* **THE EXERCISE**: Locate each line containing the string "bodies" and copy it out.

* **GIVEN DATA**:
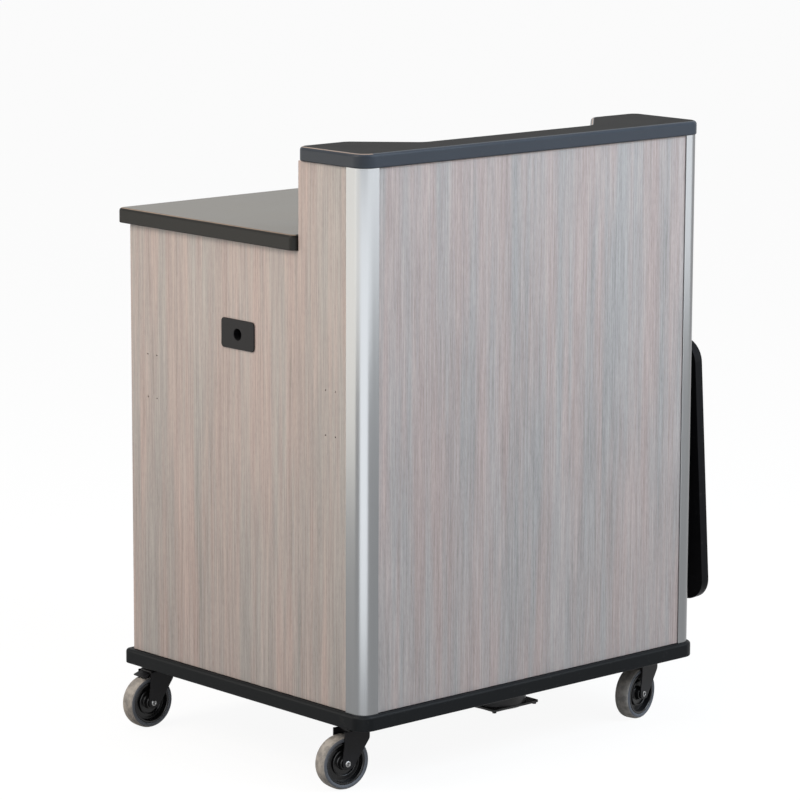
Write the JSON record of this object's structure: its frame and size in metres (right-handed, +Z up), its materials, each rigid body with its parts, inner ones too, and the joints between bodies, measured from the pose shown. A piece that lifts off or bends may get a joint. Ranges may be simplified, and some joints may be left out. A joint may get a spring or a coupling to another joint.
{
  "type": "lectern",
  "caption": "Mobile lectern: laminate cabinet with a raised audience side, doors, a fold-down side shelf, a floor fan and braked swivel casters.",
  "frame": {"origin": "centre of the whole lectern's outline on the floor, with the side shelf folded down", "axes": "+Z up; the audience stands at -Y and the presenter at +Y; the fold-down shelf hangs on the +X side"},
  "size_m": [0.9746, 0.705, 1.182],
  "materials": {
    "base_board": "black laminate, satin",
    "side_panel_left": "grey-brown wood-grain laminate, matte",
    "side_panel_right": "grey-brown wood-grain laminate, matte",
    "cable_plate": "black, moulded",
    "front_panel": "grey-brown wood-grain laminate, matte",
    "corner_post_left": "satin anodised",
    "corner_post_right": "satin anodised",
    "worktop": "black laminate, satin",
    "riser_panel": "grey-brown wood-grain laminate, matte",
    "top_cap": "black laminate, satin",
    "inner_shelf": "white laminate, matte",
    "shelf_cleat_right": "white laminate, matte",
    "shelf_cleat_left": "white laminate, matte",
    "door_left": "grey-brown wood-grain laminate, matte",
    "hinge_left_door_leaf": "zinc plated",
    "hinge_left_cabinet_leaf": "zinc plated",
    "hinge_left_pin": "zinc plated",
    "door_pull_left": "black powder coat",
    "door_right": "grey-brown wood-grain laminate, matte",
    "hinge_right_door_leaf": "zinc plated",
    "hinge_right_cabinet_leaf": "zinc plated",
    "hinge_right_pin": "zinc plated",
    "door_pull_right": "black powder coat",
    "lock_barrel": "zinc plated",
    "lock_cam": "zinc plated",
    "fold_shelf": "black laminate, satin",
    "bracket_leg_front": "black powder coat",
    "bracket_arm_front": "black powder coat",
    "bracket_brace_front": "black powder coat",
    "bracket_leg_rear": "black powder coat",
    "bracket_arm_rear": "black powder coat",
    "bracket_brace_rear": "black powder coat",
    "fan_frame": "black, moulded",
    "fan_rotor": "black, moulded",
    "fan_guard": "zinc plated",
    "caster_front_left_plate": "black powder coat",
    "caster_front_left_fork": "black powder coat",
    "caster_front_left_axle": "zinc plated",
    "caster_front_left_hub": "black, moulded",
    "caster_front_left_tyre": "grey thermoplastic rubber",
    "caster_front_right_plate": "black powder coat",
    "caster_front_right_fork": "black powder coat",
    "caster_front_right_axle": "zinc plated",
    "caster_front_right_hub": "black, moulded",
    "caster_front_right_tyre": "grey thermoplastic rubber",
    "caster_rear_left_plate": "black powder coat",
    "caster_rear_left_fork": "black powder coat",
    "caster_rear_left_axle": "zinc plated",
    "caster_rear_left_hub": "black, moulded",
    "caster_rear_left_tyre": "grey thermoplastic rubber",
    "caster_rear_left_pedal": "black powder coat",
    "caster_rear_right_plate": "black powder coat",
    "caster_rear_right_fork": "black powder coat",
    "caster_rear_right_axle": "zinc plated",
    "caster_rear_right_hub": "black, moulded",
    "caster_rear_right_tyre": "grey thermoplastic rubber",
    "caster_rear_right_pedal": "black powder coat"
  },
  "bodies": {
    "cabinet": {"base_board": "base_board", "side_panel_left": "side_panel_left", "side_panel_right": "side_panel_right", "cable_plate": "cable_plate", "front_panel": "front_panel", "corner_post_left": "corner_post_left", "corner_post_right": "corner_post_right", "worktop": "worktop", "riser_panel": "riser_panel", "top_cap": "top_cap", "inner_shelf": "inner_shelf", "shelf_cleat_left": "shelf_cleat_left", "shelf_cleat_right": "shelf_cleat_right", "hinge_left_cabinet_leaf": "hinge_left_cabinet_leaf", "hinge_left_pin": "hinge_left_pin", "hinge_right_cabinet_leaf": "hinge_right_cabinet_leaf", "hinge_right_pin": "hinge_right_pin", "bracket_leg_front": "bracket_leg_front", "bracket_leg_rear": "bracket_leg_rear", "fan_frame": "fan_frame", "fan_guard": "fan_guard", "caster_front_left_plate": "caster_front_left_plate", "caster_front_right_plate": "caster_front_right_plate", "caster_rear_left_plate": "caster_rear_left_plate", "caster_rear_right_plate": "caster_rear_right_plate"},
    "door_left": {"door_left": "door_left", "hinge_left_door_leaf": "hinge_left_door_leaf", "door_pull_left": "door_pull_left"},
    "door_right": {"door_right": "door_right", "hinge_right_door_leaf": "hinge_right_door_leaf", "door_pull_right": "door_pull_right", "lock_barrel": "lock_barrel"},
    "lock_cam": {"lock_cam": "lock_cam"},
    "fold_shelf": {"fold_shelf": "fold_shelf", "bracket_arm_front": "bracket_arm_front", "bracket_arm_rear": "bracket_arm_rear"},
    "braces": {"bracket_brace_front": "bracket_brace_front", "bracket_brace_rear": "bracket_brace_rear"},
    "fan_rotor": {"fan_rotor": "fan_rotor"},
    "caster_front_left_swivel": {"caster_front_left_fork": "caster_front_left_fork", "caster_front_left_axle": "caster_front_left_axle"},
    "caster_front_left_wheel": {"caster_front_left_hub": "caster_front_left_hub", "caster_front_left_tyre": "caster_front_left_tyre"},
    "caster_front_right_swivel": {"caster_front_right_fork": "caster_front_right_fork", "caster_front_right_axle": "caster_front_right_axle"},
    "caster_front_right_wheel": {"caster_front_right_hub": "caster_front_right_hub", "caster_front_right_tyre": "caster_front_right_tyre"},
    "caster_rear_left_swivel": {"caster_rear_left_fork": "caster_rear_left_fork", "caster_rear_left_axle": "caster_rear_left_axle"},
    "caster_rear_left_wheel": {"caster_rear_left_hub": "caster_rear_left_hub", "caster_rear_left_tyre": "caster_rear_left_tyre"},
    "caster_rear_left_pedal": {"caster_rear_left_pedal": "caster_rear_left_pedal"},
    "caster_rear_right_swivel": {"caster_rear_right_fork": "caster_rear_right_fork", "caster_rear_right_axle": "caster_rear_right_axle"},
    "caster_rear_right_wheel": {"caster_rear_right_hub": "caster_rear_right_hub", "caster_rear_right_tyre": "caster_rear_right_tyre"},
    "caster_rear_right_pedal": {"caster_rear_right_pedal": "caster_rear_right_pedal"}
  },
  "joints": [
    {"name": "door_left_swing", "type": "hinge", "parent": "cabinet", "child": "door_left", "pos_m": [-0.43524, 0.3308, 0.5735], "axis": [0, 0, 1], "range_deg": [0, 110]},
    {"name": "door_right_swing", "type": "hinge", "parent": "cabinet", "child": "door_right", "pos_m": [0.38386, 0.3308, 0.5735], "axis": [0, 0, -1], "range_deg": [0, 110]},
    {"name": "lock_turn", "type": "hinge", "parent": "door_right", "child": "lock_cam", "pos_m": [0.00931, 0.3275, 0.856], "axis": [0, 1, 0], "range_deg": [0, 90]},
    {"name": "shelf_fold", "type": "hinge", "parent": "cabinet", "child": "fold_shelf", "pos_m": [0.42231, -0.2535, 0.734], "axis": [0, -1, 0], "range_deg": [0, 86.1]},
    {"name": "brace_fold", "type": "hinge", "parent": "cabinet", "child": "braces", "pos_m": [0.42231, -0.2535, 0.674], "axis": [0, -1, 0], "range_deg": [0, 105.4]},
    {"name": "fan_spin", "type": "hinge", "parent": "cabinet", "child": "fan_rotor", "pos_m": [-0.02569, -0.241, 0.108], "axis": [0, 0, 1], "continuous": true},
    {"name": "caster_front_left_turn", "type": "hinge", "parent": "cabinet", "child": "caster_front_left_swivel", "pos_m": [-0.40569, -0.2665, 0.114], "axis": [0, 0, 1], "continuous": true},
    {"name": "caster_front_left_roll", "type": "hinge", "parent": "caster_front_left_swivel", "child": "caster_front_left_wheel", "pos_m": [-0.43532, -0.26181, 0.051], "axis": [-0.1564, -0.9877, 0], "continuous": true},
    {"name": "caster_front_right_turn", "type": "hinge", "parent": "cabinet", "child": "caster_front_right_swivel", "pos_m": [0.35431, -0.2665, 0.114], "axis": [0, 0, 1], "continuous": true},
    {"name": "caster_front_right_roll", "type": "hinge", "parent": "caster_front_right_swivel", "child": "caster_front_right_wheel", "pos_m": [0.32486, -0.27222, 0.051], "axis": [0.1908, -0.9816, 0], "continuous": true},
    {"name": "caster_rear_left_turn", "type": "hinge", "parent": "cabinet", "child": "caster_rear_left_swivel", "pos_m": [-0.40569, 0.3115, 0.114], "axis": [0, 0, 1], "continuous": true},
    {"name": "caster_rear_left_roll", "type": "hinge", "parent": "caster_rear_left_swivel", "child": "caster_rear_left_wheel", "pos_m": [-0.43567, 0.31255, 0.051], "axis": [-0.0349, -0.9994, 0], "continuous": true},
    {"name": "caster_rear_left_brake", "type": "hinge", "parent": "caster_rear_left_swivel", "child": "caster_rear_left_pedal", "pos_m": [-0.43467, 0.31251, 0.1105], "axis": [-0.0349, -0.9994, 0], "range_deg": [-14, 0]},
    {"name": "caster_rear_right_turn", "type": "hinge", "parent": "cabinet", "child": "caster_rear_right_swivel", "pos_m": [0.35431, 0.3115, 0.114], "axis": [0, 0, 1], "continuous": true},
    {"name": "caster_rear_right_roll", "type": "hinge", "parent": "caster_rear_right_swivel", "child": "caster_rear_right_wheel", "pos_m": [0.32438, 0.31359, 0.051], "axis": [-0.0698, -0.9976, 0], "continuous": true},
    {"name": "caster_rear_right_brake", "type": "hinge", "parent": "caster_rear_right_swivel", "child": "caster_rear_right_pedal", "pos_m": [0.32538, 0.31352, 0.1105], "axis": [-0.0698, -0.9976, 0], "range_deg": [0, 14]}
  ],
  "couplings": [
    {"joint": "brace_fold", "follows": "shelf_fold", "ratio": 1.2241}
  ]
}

* **REPLY**:
Write the JSON record of this object's structure: its frame and size in metres (right-handed, +Z up), its materials, each rigid body with its parts, inner ones too, and the joints between bodies, measured from the pose shown. A piece that lifts off or bends may get a joint. Ranges may be simplified, and some joints may be left out. A joint may get a spring or a coupling to another joint.
  "bodies": {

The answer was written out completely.